In the next hour he stopped at a Circle K gas station/convenience store and checked into a Motel 6, a $37.99-a-night spot popular with truckers near a Long John Silver's and other fast-food restaurants. If he slept at all that night, it wasn't for long. At 1:45 a.m., he was back outside his parents' home, where he ran into Martinez and her friends. At about 2 a.m., Loughner called an old friend, Bryce Tierney.
They had been confidants in high school but hadn't talked for months - another in a series of friends with whom Loughner severed ties amid his increasingly bizarre behavior. Loughner used to bang the drums in Tierney's garage while his friend jammed on the guitar. They used to talk philosophy, about how the modern world was draining people of individualism.
They got high, as police found out when they pulled the two over in September 2007 and Tierney admitted they smoked a joint in a van on the way back from a convenience store. Early Saturday, Tierney was up watching a real-life ghost chasers show on TV. When his cell phone rang, the incoming number was listed as blocked, so he didn't answer.
Tierney picked up the message immediately. It had a melancholy tinge: "Hey Bryce, it's Jared. We had some good times together. Peace out." After the call, Loughner headed back to the Walgreens, where - at 2:19 a.m. - he picked up the developed photos. And 15 minutes later, he stopped to make more purchases at yet another convenience store.
At 4:12 a.m. Loughner was at a computer keyboard in an unknown location, typing a farewell bulletin on his MySpace page - "Goodbye friends." Authorities said the photo included in that posting was from the shots developed at Walgreens hours earlier. After one additional stop, at another Circle K, Loughner began his quest for ammo.
His first stop, a Walmart between his house and the scene of the shooting, doesn't sell bullets before 7 a.m. It was only 6:12 a.m. He returned at 7:04 a.m., but left the store without making a purchase. He then drove 5 miles west to a Walmart superstore, where he purchased 9 mm ammunition and a black, backpack style diaper bag. It was now 7:27 a.m. Just three minutes later, he was pulled over for running a red light in his 1969 dark gray Chevy Nova.
Loughner was cooperative, and the officer from the Arizona Game and Fish Department took his driver's license and vehicle registration information. Loughner had no outstanding warrants and was let go with a warning. And without a search.

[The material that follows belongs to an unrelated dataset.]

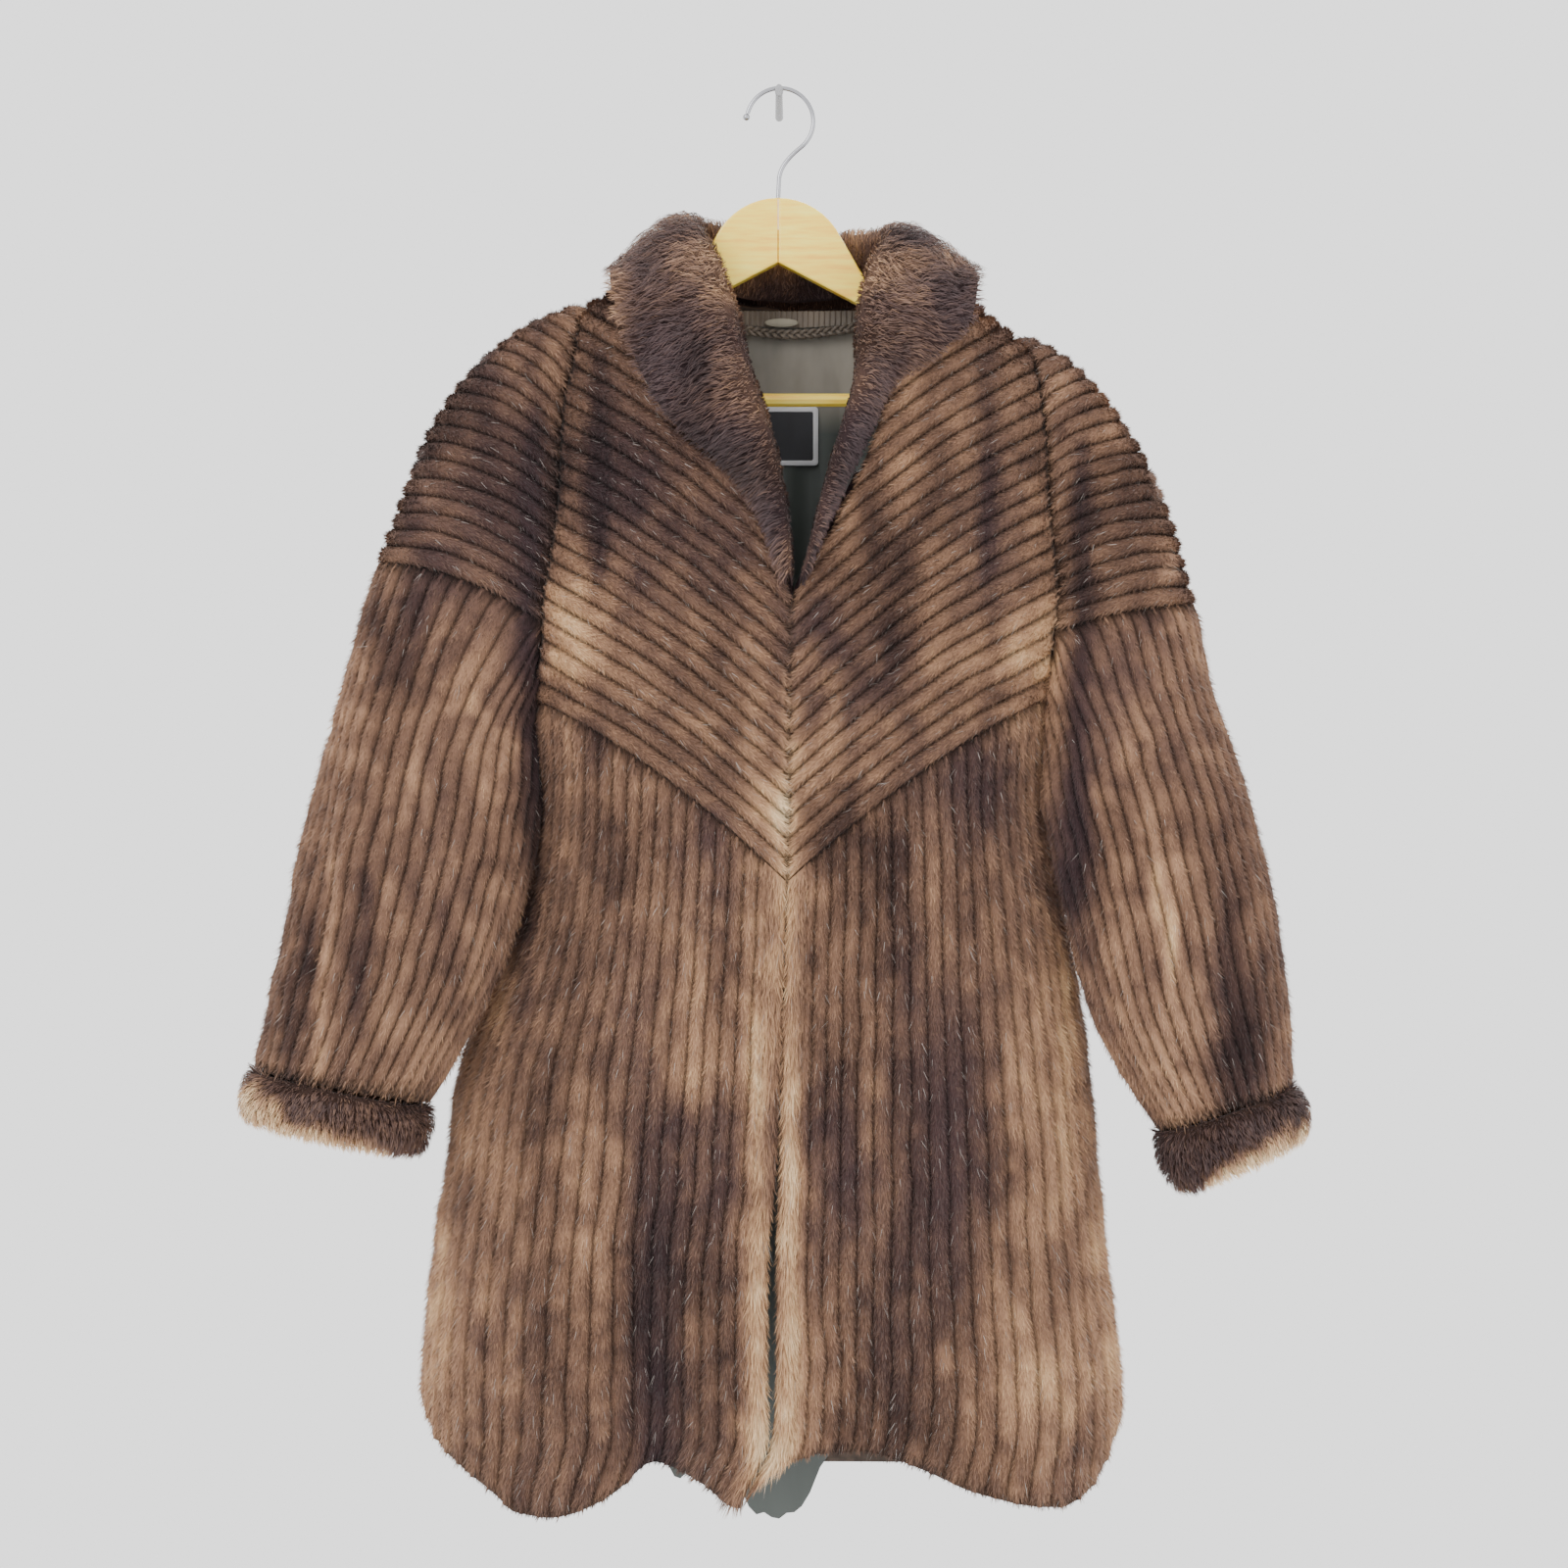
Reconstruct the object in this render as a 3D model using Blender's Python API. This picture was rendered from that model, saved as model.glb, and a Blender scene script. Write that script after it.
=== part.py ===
"""Corded mink fur coat, hung on a wooden hanger from a small wall peg.

Metres, +Z up, +X to the viewer's right, +Y into the wall. The origin is where the wire hook rests on the
peg. The tables below are in millimetres and are scaled once, in table().

Every fur panel is a closed wall. Its skin lies on a surface worked out from the coat's sections. The pile
stands out from the skin along the surface's normal and is raised into one rounded cord for every strip of
fur, so the outer side is ribbed and the inner side is plain. Neighbouring panels stop SEAM short of the
line they share.
"""

import math

import bmesh
import bpy
import numpy as np

MM = 0.001
SEAM = 0.0010            # gap between two panels at a seam
YOKE_SAG = 0.0008        # what the gap under the yoke grows by at the side
SKIN = 0.0015            # leather below the skin surface
CORD_WIDTH = 0.014       # about, for the gap along a cord
PILE_VALLEY = 0.0045     # fur height in the groove between two cords
PILE_PEAK = 0.0085       # fur height on top of a cord
LINING = 0.0012          # thickness of the satin
LINING_GAP = 0.004       # from the leather to the satin
AXIS_Y = 0.008           # depth of the plane through the side seams and the shoulder ridge
FULLNESS = 0.35          # how much fuller than an ellipse a section is
GIRTH_RADIUS = 0.16      # about, at the armhole, for lengths round the body
FRONT_DEPTH = 0.11       # radius of the front's and of the back's sections at the side seam
BACK_DEPTH = 0.07
SEAM_BLEND = 0.022       # from the armhole, where the pile turns to the seam's own direction

ARMHOLE_SHARE = 0.19     # part of the sleeve's upper edge, front and back, that lies along the armhole

YOKE_CORDS = 24
BACK_YOKE_CORDS = 28
YOKE_PITCH = 0.0151      # height of one chevron cord on the centre front
YOKE_TIP = -0.5867       # lowest point of the chevron yoke
CHEVRON_RISE = 0.95      # slope of a chevron cord at the centre front
CHEVRON_BEND = 1.21      # how fast it flattens outward, per metre
SKIRT_CORDS = 21         # upright cords on each front
BACK_SKIRT_CORDS = 44
CAP_CORDS = 18
SLEEVE_CORDS = 36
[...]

The only thing the officer saw in the car was fast-food wrappers. Around 8 a.m., Loughner had returned home. And there was his father, Randy, who had questions for his son. The confrontation happened in the driveway. The son pulled a black bag from the trunk of the Nova; Randy Loughner demanded to know what was going on.
"The father went out and said, 'What's that?' and he mumbled something and took off," Sheriff Clarence Dupnik said. Loughner was desperate to escape. He hustled toward the corner where he used to catch the school bus with his neighbor Martinez, then hung a right and a quick left before entering a sandy wash that runs behind the houses on the other side of his street, North Soledad Avenue.
Winding his way through the desert scrub and cactus, Loughner arrived at a dry tributary 300 feet later that dead-ends into a bigger wash. His father jumped into his truck to catch up with his son. But his son had disappeared from view. Jared Loughner was alone again. The only clue about the desert pursuit that has turned up is the black bag recovered Thursday at the intersection of the two washes.
Inside, they found the same caliber of ammunition Loughner bought at Walmart. Loughner's escape route took him up the wash, past the back of a post office, to where the dry stream bed opens into a broader swath of desert. In this part of suburbia, brush-choked expanses are never far away.
Eventually, Loughner returned to the Circle K he'd visited three hours earlier. He was carrying two extended pistol clips that hold up to 31 bullets, along with two 15-round magazines, a four-inch buck knife, a Visa card, his driver's license and cash in a plastic bag.